I don’t like error codes. I suppose that back in the day when computers were young and had very limited memory there was a purpose to error codes. But last I checked everybody and their mother had enough storage available to show people a message in their language of choosing. I’m put in mind of this today by there being some random alpha numerical error on Windows Phone  . I didn’t see it myself and, honestly, I’m so done with Windows Phone that I wouldn’t care if I did.

Why are we showing errors like this to users? We try to abstract the inner functioning of our applications from users so they don’t know what technologies or tools were made to created it. Users don’t care that you used a really novel way of building a dependency injection container or that your development workflow was centered around branches and not feature flags. Nope, they care if things work and if they are easy to use. So look deep into your developer brains and think which of these is better?
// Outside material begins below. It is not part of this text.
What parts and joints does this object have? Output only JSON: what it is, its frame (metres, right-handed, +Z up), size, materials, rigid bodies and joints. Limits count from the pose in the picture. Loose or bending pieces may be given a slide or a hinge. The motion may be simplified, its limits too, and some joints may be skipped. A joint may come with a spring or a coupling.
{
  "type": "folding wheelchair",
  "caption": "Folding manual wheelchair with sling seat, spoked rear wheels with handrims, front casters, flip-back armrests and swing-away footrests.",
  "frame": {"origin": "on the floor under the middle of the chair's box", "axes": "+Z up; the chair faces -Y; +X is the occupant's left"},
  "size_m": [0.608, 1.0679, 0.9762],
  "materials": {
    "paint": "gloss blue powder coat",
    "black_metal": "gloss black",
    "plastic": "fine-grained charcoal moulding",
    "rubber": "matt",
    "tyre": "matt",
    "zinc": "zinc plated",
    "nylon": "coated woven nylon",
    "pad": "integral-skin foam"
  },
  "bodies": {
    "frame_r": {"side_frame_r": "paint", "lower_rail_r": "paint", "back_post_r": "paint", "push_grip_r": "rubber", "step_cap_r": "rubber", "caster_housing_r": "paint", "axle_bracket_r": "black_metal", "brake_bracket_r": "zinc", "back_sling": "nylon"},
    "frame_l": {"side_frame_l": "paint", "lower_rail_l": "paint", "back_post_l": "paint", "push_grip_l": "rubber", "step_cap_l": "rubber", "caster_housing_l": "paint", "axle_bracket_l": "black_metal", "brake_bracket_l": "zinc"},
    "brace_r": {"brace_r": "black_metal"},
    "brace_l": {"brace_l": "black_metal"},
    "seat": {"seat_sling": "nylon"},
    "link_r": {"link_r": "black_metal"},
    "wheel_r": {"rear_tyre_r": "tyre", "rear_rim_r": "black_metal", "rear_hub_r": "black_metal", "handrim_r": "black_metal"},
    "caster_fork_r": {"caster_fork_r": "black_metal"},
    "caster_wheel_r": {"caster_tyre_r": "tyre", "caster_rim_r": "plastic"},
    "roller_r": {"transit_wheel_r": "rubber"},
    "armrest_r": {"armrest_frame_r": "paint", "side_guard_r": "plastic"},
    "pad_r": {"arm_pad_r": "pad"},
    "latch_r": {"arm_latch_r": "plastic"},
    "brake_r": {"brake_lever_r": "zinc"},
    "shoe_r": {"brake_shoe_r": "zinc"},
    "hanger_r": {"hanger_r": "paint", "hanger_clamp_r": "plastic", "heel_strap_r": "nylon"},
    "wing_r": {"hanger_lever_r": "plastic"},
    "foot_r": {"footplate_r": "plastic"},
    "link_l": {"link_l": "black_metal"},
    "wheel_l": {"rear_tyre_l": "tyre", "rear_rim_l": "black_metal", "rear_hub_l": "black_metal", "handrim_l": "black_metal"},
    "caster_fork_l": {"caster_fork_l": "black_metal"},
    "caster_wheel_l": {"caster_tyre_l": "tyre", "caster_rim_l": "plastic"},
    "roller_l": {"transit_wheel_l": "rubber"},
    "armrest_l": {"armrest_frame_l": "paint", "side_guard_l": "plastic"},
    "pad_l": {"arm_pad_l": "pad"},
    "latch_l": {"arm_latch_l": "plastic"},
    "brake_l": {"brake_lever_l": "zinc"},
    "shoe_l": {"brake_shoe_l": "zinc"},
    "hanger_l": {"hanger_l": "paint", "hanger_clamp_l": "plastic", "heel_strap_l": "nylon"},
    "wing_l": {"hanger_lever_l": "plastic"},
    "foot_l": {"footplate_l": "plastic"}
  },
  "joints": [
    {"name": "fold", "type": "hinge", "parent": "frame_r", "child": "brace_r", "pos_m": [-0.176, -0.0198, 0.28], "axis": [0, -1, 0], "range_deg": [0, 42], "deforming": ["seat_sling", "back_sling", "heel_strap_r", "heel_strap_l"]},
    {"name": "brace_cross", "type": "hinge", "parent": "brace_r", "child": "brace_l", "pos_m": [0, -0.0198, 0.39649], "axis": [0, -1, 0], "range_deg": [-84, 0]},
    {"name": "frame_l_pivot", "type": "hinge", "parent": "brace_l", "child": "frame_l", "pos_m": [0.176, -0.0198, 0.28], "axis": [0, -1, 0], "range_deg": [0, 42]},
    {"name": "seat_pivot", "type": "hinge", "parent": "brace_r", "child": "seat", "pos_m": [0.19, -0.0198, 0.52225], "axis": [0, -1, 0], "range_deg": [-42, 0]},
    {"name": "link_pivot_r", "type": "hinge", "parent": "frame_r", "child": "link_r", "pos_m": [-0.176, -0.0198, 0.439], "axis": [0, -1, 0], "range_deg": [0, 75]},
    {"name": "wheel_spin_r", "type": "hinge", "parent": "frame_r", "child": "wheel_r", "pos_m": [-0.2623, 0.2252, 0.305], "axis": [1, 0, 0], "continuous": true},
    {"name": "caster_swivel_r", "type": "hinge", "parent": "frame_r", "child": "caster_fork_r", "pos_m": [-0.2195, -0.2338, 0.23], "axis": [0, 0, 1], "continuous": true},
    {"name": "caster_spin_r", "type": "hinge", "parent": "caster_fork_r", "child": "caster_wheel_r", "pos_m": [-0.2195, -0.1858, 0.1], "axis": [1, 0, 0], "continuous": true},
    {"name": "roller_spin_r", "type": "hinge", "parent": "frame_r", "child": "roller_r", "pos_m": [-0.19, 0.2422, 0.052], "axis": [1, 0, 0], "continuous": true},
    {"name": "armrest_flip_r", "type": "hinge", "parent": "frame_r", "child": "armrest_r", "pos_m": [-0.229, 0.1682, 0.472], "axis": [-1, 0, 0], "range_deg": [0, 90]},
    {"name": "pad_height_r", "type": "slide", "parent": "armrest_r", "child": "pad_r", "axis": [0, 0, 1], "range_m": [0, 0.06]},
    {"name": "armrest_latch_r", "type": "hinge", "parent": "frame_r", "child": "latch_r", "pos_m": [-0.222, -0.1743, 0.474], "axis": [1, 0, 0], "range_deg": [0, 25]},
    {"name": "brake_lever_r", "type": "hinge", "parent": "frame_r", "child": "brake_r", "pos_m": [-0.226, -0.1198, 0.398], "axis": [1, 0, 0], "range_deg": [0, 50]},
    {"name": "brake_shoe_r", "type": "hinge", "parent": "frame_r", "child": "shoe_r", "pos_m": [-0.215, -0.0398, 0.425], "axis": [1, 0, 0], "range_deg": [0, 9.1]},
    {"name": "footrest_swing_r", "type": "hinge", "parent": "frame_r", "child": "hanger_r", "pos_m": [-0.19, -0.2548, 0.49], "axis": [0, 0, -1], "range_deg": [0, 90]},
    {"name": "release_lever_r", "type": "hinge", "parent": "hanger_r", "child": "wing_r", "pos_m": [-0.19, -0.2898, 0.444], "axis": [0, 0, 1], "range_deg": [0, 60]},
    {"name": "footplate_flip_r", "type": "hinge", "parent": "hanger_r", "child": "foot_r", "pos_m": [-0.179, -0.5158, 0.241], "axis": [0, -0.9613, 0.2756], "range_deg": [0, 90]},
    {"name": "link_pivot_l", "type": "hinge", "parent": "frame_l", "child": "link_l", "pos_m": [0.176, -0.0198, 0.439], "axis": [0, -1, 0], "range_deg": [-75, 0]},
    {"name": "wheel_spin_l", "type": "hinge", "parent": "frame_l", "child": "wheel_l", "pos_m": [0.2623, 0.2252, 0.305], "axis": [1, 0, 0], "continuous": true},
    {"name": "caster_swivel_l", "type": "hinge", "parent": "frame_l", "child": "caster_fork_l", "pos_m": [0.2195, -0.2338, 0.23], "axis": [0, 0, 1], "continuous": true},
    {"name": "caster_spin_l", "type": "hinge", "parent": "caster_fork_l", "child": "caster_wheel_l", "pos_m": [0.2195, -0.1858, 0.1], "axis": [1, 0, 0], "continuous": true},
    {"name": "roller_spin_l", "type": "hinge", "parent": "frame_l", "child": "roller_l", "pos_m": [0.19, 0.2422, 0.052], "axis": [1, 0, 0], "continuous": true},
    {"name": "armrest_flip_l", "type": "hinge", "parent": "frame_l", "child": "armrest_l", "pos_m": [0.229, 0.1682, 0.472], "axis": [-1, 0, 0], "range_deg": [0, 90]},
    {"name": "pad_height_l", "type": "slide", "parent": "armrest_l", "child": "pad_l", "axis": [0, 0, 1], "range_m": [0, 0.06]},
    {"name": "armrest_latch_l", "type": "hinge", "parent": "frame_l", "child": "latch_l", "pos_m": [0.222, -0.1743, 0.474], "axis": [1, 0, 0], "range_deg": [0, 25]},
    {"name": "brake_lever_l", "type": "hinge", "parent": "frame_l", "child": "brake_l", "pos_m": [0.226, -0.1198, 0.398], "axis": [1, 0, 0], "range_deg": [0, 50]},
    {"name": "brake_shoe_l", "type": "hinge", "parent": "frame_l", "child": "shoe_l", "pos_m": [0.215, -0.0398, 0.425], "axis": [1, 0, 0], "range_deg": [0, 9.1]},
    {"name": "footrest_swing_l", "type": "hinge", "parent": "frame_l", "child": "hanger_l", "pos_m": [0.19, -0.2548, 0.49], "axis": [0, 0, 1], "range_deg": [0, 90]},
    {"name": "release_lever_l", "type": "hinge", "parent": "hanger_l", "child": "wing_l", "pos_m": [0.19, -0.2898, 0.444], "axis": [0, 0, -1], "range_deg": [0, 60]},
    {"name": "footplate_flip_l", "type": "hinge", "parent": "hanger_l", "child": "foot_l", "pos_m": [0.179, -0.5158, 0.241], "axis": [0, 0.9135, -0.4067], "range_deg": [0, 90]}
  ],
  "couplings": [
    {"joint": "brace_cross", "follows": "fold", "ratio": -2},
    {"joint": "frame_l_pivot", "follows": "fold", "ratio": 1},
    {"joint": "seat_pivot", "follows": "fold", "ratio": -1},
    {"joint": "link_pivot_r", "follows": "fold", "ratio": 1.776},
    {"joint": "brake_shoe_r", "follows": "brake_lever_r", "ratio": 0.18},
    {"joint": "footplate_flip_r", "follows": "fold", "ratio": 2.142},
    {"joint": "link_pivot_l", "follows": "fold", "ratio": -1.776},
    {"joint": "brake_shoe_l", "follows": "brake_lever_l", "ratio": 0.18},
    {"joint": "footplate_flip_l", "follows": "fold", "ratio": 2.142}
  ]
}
An error has occurred: the server is currently unresponsive – we’re working on a fix and will be back shortly

Gosh, I sure like that second one. Even more than that error I would like to see something which will tell me how I can fix the problem, if it is indeed something I can fix. As an example I have an application which reads excel files and loads them into a database. I would say that 30% of the time when I run it there is a failure because I’ve still got the excel file open. Instead of crashing or showing an unintelligible error message I show

Unable to read Excel file. Typically this is because the file is already open. Close Excel and click to retry.

This error is precise, it gives a tip on how to fix it and a shortcut to the action the user should perform after they have solved the problem. We should be writing more errors like this. It only takes an extra 5 minutes to code up but can save people a lot in the long run.